STATED PROBLEM: Output the data that follows exactly, line for line.

SUPPLIED INFORMATION:

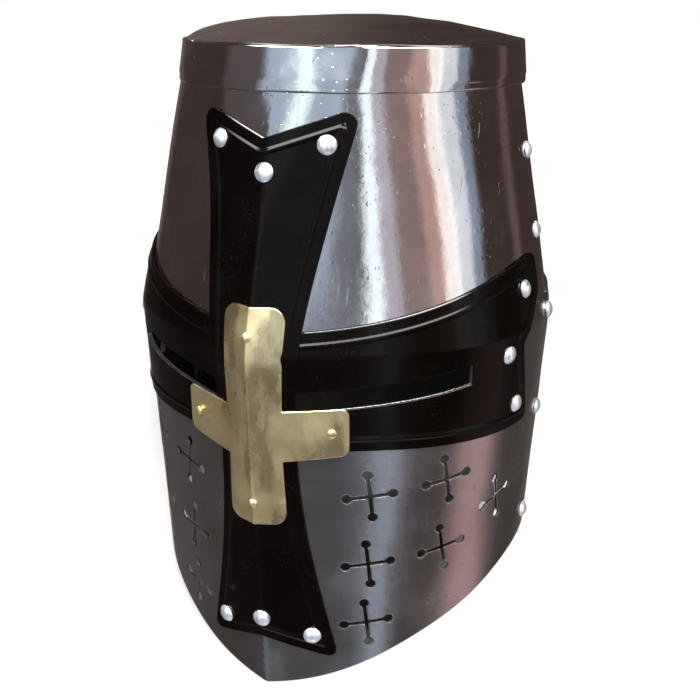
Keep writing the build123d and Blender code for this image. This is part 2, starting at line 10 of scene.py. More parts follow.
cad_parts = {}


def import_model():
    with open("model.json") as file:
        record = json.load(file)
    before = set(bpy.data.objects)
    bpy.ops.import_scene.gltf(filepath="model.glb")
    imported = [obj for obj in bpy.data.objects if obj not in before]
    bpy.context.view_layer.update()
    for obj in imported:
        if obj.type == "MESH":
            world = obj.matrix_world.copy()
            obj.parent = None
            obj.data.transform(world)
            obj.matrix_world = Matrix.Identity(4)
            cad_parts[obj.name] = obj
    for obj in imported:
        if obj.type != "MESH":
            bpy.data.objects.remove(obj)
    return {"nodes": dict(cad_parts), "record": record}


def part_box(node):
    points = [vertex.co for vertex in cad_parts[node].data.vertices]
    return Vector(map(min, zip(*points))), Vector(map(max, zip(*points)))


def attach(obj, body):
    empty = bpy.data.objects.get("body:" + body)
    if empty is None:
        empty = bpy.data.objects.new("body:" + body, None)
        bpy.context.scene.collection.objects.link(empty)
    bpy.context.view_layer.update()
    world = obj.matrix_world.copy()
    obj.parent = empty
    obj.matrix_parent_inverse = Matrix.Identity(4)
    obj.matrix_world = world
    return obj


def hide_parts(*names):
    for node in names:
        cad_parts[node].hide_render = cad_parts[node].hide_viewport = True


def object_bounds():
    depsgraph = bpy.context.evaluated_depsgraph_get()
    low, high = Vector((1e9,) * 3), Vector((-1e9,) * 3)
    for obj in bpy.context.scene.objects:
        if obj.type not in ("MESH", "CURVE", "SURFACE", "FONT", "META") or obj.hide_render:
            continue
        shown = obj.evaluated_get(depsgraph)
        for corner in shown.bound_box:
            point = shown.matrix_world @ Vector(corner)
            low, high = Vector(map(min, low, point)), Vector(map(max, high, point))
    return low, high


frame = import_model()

RESPONSE TO THIS TASK:
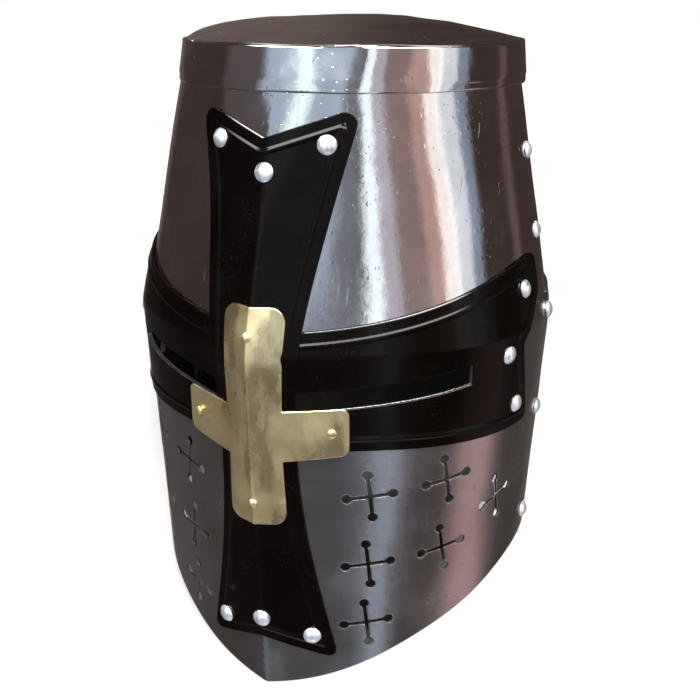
Keep writing the build123d and Blender code for this image. This is part 2, starting at line 10 of scene.py. More parts follow.
cad_parts = {}


def import_model():
    with open("model.json") as file:
        record = json.load(file)
    before = set(bpy.data.objects)
    bpy.ops.import_scene.gltf(filepath="model.glb")
    imported = [obj for obj in bpy.data.objects if obj not in before]
    bpy.context.view_layer.update()
    for obj in imported:
        if obj.type == "MESH":
            world = obj.matrix_world.copy()
            obj.parent = None
            obj.data.transform(world)
            obj.matrix_world = Matrix.Identity(4)
            cad_parts[obj.name] = obj
    for obj in imported:
        if obj.type != "MESH":
            bpy.data.objects.remove(obj)
    return {"nodes": dict(cad_parts), "record": record}


def part_box(node):
    points = [vertex.co for vertex in cad_parts[node].data.vertices]
    return Vector(map(min, zip(*points))), Vector(map(max, zip(*points)))


def attach(obj, body):
    empty = bpy.data.objects.get("body:" + body)
    if empty is None:
        empty = bpy.data.objects.new("body:" + body, None)
        bpy.context.scene.collection.objects.link(empty)
    bpy.context.view_layer.update()
    world = obj.matrix_world.copy()
    obj.parent = empty
    obj.matrix_parent_inverse = Matrix.Identity(4)
    obj.matrix_world = world
    return obj


def hide_parts(*names):
    for node in names:
        cad_parts[node].hide_render = cad_parts[node].hide_viewport = True


def object_bounds():
    depsgraph = bpy.context.evaluated_depsgraph_get()
    low, high = Vector((1e9,) * 3), Vector((-1e9,) * 3)
    for obj in bpy.context.scene.objects:
        if obj.type not in ("MESH", "CURVE", "SURFACE", "FONT", "META") or obj.hide_render:
            continue
        shown = obj.evaluated_get(depsgraph)
        for corner in shown.bound_box:
            point = shown.matrix_world @ Vector(corner)
            low, high = Vector(map(min, low, point)), Vector(map(max, high, point))
    return low, high


frame = import_model()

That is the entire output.